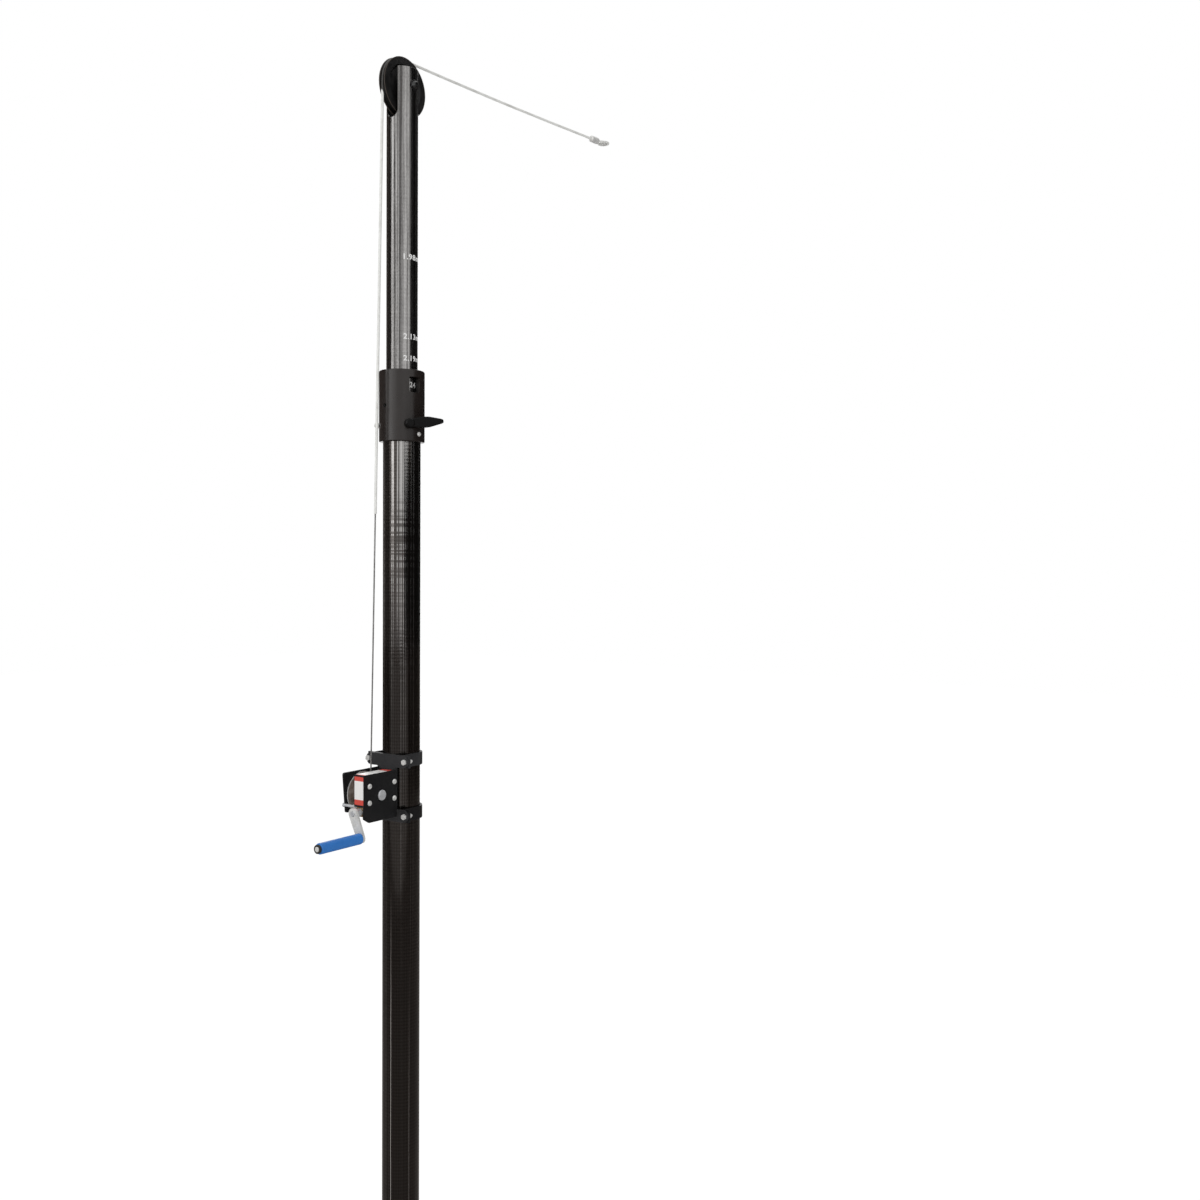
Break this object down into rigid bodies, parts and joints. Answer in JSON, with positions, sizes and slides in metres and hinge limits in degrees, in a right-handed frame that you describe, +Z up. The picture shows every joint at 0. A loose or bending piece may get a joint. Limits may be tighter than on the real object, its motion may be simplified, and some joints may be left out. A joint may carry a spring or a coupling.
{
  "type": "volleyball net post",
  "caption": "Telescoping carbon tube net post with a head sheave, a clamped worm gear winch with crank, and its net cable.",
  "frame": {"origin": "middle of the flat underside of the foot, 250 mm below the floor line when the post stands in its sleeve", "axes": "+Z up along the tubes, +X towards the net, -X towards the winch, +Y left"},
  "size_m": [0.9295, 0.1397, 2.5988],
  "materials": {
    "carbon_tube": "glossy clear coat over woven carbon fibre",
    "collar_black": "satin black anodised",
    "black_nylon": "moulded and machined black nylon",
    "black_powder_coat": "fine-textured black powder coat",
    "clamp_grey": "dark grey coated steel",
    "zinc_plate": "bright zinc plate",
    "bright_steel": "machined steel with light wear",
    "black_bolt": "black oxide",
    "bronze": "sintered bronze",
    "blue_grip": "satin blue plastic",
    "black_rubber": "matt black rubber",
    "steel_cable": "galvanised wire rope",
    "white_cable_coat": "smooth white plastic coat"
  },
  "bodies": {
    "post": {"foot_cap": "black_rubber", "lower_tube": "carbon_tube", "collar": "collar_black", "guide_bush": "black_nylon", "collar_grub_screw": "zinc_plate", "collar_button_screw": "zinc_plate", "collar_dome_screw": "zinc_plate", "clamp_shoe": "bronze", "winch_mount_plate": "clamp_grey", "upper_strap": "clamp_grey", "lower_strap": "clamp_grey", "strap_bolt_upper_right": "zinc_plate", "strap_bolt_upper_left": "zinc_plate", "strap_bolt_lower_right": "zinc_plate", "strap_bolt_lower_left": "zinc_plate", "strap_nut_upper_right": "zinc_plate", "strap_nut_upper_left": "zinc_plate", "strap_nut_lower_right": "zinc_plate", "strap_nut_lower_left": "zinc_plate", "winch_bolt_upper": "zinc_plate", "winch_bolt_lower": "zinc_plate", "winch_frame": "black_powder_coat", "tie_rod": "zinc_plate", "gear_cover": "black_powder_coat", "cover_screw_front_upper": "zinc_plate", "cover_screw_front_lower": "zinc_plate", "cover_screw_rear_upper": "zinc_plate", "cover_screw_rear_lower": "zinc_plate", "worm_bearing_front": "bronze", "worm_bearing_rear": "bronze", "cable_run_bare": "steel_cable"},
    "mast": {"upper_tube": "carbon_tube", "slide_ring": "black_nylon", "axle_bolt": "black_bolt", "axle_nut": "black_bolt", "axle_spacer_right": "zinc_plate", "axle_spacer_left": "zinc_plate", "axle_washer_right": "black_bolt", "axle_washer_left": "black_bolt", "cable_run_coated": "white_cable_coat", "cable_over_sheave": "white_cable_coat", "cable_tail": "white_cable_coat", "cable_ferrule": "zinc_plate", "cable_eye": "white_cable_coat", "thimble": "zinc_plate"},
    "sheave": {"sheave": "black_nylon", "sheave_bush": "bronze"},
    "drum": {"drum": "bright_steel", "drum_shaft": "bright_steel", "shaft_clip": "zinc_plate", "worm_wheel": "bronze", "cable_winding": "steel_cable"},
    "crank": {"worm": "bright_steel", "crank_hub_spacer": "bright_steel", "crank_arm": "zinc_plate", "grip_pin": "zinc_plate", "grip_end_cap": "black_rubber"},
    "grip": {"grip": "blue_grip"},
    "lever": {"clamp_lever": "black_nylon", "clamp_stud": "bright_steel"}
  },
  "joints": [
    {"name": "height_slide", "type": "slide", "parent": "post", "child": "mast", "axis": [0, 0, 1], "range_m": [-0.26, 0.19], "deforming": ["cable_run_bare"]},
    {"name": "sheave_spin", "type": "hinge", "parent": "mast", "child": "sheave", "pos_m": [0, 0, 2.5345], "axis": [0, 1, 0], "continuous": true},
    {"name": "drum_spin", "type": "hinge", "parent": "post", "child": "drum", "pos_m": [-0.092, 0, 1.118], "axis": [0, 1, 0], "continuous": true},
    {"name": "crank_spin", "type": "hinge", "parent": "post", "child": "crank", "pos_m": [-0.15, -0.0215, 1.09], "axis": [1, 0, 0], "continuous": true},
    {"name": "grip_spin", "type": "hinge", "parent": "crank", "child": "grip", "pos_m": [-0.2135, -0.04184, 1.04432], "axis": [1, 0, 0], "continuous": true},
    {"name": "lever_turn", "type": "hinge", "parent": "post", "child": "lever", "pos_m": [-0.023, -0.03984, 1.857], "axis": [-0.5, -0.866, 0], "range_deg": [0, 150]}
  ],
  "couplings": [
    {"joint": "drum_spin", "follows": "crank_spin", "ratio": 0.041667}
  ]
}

_ _ _ _ _

**What you need to do:** Your task is to output all of the data above word for word.

**Answer to this task:**
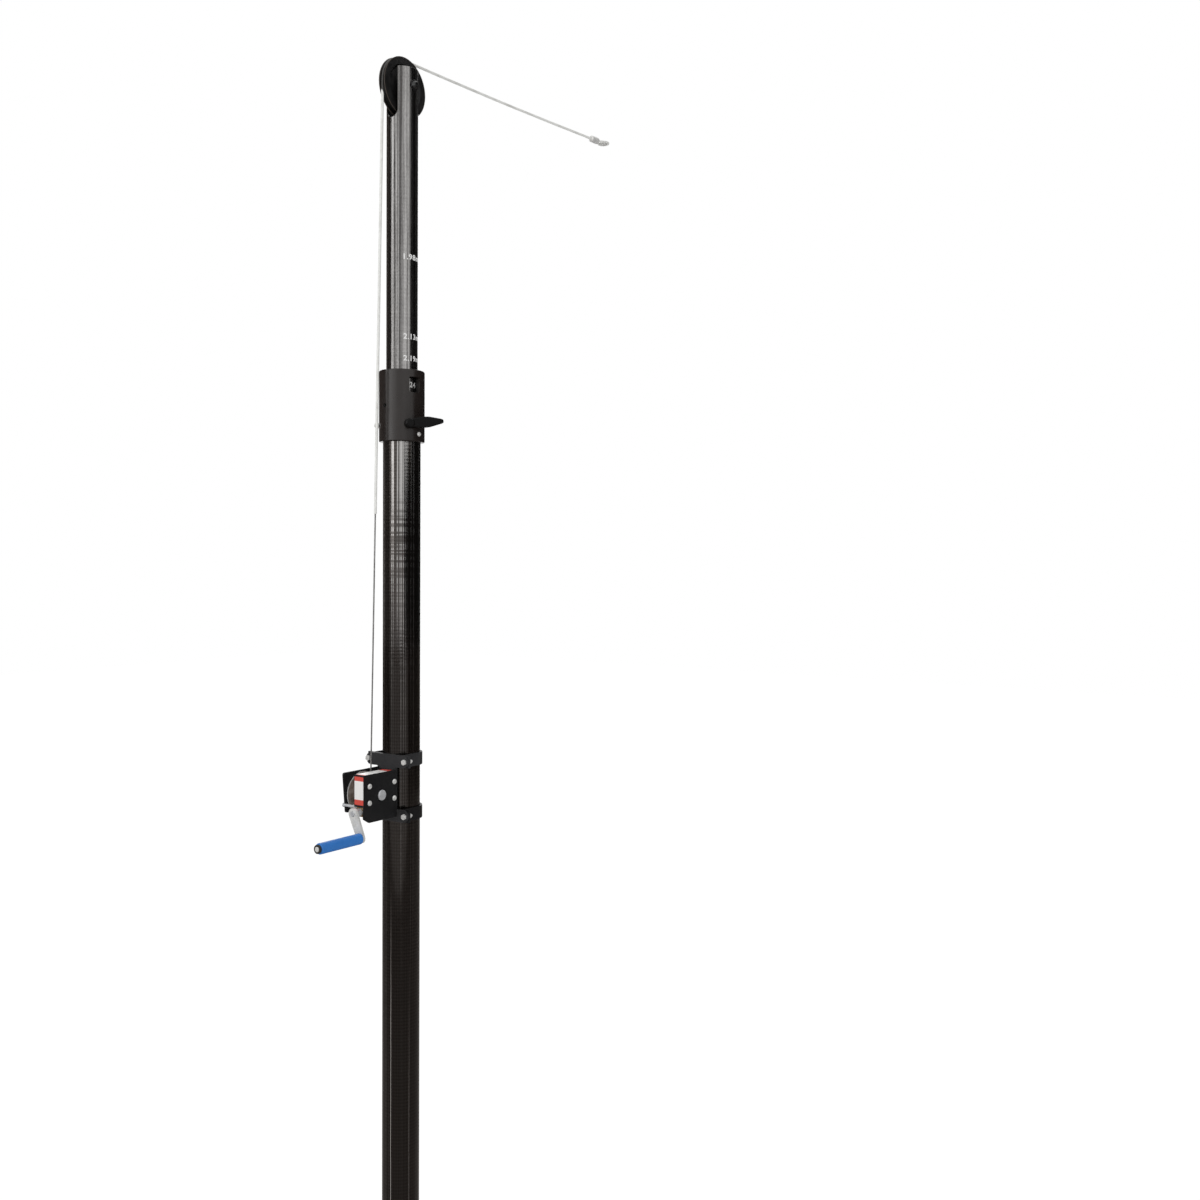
Break this object down into rigid bodies, parts and joints. Answer in JSON, with positions, sizes and slides in metres and hinge limits in degrees, in a right-handed frame that you describe, +Z up. The picture shows every joint at 0. A loose or bending piece may get a joint. Limits may be tighter than on the real object, its motion may be simplified, and some joints may be left out. A joint may carry a spring or a coupling.
{
  "type": "volleyball net post",
  "caption": "Telescoping carbon tube net post with a head sheave, a clamped worm gear winch with crank, and its net cable.",
  "frame": {"origin": "middle of the flat underside of the foot, 250 mm below the floor line when the post stands in its sleeve", "axes": "+Z up along the tubes, +X towards the net, -X towards the winch, +Y left"},
  "size_m": [0.9295, 0.1397, 2.5988],
  "materials": {
    "carbon_tube": "glossy clear coat over woven carbon fibre",
    "collar_black": "satin black anodised",
    "black_nylon": "moulded and machined black nylon",
    "black_powder_coat": "fine-textured black powder coat",
    "clamp_grey": "dark grey coated steel",
    "zinc_plate": "bright zinc plate",
    "bright_steel": "machined steel with light wear",
    "black_bolt": "black oxide",
    "bronze": "sintered bronze",
    "blue_grip": "satin blue plastic",
    "black_rubber": "matt black rubber",
    "steel_cable": "galvanised wire rope",
    "white_cable_coat": "smooth white plastic coat"
  },
  "bodies": {
    "post": {"foot_cap": "black_rubber", "lower_tube": "carbon_tube", "collar": "collar_black", "guide_bush": "black_nylon", "collar_grub_screw": "zinc_plate", "collar_button_screw": "zinc_plate", "collar_dome_screw": "zinc_plate", "clamp_shoe": "bronze", "winch_mount_plate": "clamp_grey", "upper_strap": "clamp_grey", "lower_strap": "clamp_grey", "strap_bolt_upper_right": "zinc_plate", "strap_bolt_upper_left": "zinc_plate", "strap_bolt_lower_right": "zinc_plate", "strap_bolt_lower_left": "zinc_plate", "strap_nut_upper_right": "zinc_plate", "strap_nut_upper_left": "zinc_plate", "strap_nut_lower_right": "zinc_plate", "strap_nut_lower_left": "zinc_plate", "winch_bolt_upper": "zinc_plate", "winch_bolt_lower": "zinc_plate", "winch_frame": "black_powder_coat", "tie_rod": "zinc_plate", "gear_cover": "black_powder_coat", "cover_screw_front_upper": "zinc_plate", "cover_screw_front_lower": "zinc_plate", "cover_screw_rear_upper": "zinc_plate", "cover_screw_rear_lower": "zinc_plate", "worm_bearing_front": "bronze", "worm_bearing_rear": "bronze", "cable_run_bare": "steel_cable"},
    "mast": {"upper_tube": "carbon_tube", "slide_ring": "black_nylon", "axle_bolt": "black_bolt", "axle_nut": "black_bolt", "axle_spacer_right": "zinc_plate", "axle_spacer_left": "zinc_plate", "axle_washer_right": "black_bolt", "axle_washer_left": "black_bolt", "cable_run_coated": "white_cable_coat", "cable_over_sheave": "white_cable_coat", "cable_tail": "white_cable_coat", "cable_ferrule": "zinc_plate", "cable_eye": "white_cable_coat", "thimble": "zinc_plate"},
    "sheave": {"sheave": "black_nylon", "sheave_bush": "bronze"},
    "drum": {"drum": "bright_steel", "drum_shaft": "bright_steel", "shaft_clip": "zinc_plate", "worm_wheel": "bronze", "cable_winding": "steel_cable"},
    "crank": {"worm": "bright_steel", "crank_hub_spacer": "bright_steel", "crank_arm": "zinc_plate", "grip_pin": "zinc_plate", "grip_end_cap": "black_rubber"},
    "grip": {"grip": "blue_grip"},
    "lever": {"clamp_lever": "black_nylon", "clamp_stud": "bright_steel"}
  },
  "joints": [
    {"name": "height_slide", "type": "slide", "parent": "post", "child": "mast", "axis": [0, 0, 1], "range_m": [-0.26, 0.19], "deforming": ["cable_run_bare"]},
    {"name": "sheave_spin", "type": "hinge", "parent": "mast", "child": "sheave", "pos_m": [0, 0, 2.5345], "axis": [0, 1, 0], "continuous": true},
    {"name": "drum_spin", "type": "hinge", "parent": "post", "child": "drum", "pos_m": [-0.092, 0, 1.118], "axis": [0, 1, 0], "continuous": true},
    {"name": "crank_spin", "type": "hinge", "parent": "post", "child": "crank", "pos_m": [-0.15, -0.0215, 1.09], "axis": [1, 0, 0], "continuous": true},
    {"name": "grip_spin", "type": "hinge", "parent": "crank", "child": "grip", "pos_m": [-0.2135, -0.04184, 1.04432], "axis": [1, 0, 0], "continuous": true},
    {"name": "lever_turn", "type": "hinge", "parent": "post", "child": "lever", "pos_m": [-0.023, -0.03984, 1.857], "axis": [-0.5, -0.866, 0], "range_deg": [0, 150]}
  ],
  "couplings": [
    {"joint": "drum_spin", "follows": "crank_spin", "ratio": 0.041667}
  ]
}